What to work on ::
Quote exactly the lines spanning from the top of the data below to the line that contains "return [(x0 +", including both.

Material provided ::
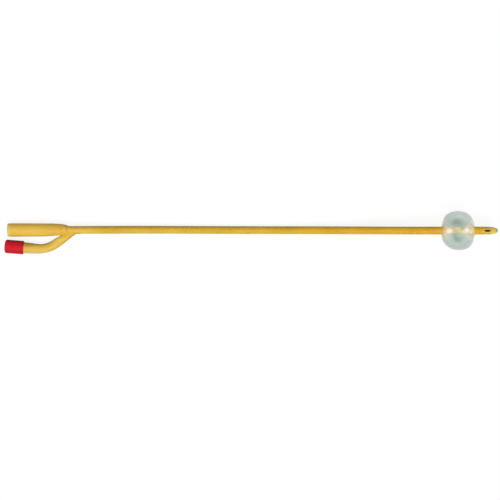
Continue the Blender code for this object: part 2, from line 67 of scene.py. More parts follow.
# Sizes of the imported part
SHAFT_RADIUS = 0.0032
NECK_RADIUS = 0.00235
BOND_GAP = 0.0003
DRAIN_RADIUS = 0.00145
DRAIN_SIDE = Vector((0.0, 0.00045, 0.0))
FILL_RADIUS = 0.00035
FILL_SIDE = Vector((0.0, -0.00162, 0.0))
BALLOON_HALF = 0.0131
BALLOON_WALL = 0.0005
FUNNEL_LENGTH = 0.0487
THROAT_DEPTH = 0.0369
CAP_LENGTH = 0.0148
CAP_RADIUS = 0.0055

# Distance of the upper and the lower eye from the nose's end
EYE_BACK = 0.0089
LOWER_EYE_BACK = 0.013

# How far a cutter reaches past the skin that it opens, and how close two points are welded
OVERRUN = 0.0006
WELD = 0.000002


# Handling of meshes

def pick(obj):
    """Makes obj the only selected object."""
    bpy.ops.object.select_all(action="DESELECT")
    obj.select_set(True)
    bpy.context.view_layer.objects.active = obj


def ease(t):
    """0 to 1 with a soft start and end."""
    t = min(max(t, 0.0), 1.0)
    return t * t * (3.0 - 2.0 * t)


def spread(start, end, count):
    """Start, end and the even steps between them."""
    return [start + (end - start) * i / count for i in range(count + 1)]


def rounding(size, count):
    """Offsets (back, in) from a sharp corner to its quarter round, from (size, 0) to (0, size)."""
    angles = spread(0.0, math.pi / 2, count)
    return [(size * (1.0 - math.sin(a)), size * (1.0 - math.cos(a))) for a in angles]


def stretch(start, end, shares, shape):
    """Points of an outline at these shares of the way; the shape leads the radius from start to end."""
    (x0, r0), (x1, r1) = start, end
    return [(x0 + (x1 - x0) * t, r0 + (r1 - r0) * shape(t)) for t in shares]


def draw_line(points):
    """New mesh in edit mode: a line through the points, extruded from the first one, all selected."""
    bpy.ops.object.select_all(action="DESELECT")
    bpy.ops.mesh.primitive_plane_add(size=0.001, location=(0.0, 0.0, 0.0), enter_editmode=True)
    bpy.ops.mesh.merge(type="CENTER")
    bpy.ops.transform.translate(value=points[0])
    for start, end in zip(points, points[1:]):
        step = [b - a for a, b in zip(start, end)]
        bpy.ops.mesh.extrude_vertices_move(TRANSFORM_OT_translate={"value": step})
    bpy.ops.mesh.select_all(action="SELECT")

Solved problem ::
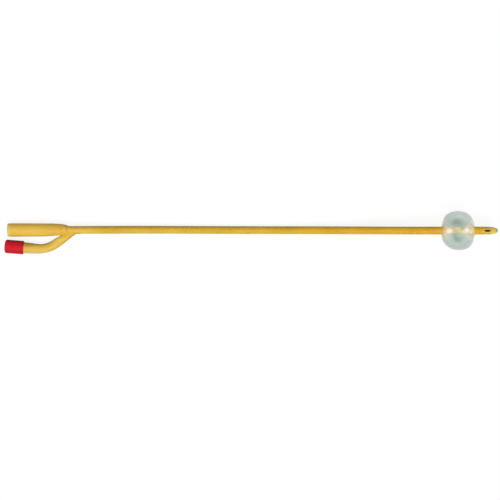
Continue the Blender code for this object: part 2, from line 67 of scene.py. More parts follow.
# Sizes of the imported part
SHAFT_RADIUS = 0.0032
NECK_RADIUS = 0.00235
BOND_GAP = 0.0003
DRAIN_RADIUS = 0.00145
DRAIN_SIDE = Vector((0.0, 0.00045, 0.0))
FILL_RADIUS = 0.00035
FILL_SIDE = Vector((0.0, -0.00162, 0.0))
BALLOON_HALF = 0.0131
BALLOON_WALL = 0.0005
FUNNEL_LENGTH = 0.0487
THROAT_DEPTH = 0.0369
CAP_LENGTH = 0.0148
CAP_RADIUS = 0.0055

# Distance of the upper and the lower eye from the nose's end
EYE_BACK = 0.0089
LOWER_EYE_BACK = 0.013

# How far a cutter reaches past the skin that it opens, and how close two points are welded
OVERRUN = 0.0006
WELD = 0.000002


# Handling of meshes

def pick(obj):
    """Makes obj the only selected object."""
    bpy.ops.object.select_all(action="DESELECT")
    obj.select_set(True)
    bpy.context.view_layer.objects.active = obj


def ease(t):
    """0 to 1 with a soft start and end."""
    t = min(max(t, 0.0), 1.0)
    return t * t * (3.0 - 2.0 * t)


def spread(start, end, count):
    """Start, end and the even steps between them."""
    return [start + (end - start) * i / count for i in range(count + 1)]


def rounding(size, count):
    """Offsets (back, in) from a sharp corner to its quarter round, from (size, 0) to (0, size)."""
    angles = spread(0.0, math.pi / 2, count)
    return [(size * (1.0 - math.sin(a)), size * (1.0 - math.cos(a))) for a in angles]


def stretch(start, end, shares, shape):
    """Points of an outline at these shares of the way; the shape leads the radius from start to end."""
    (x0, r0), (x1, r1) = start, end
    return [(x0 + (x1 - x0) * t, r0 + (r1 - r0) * shape(t)) for t in shares]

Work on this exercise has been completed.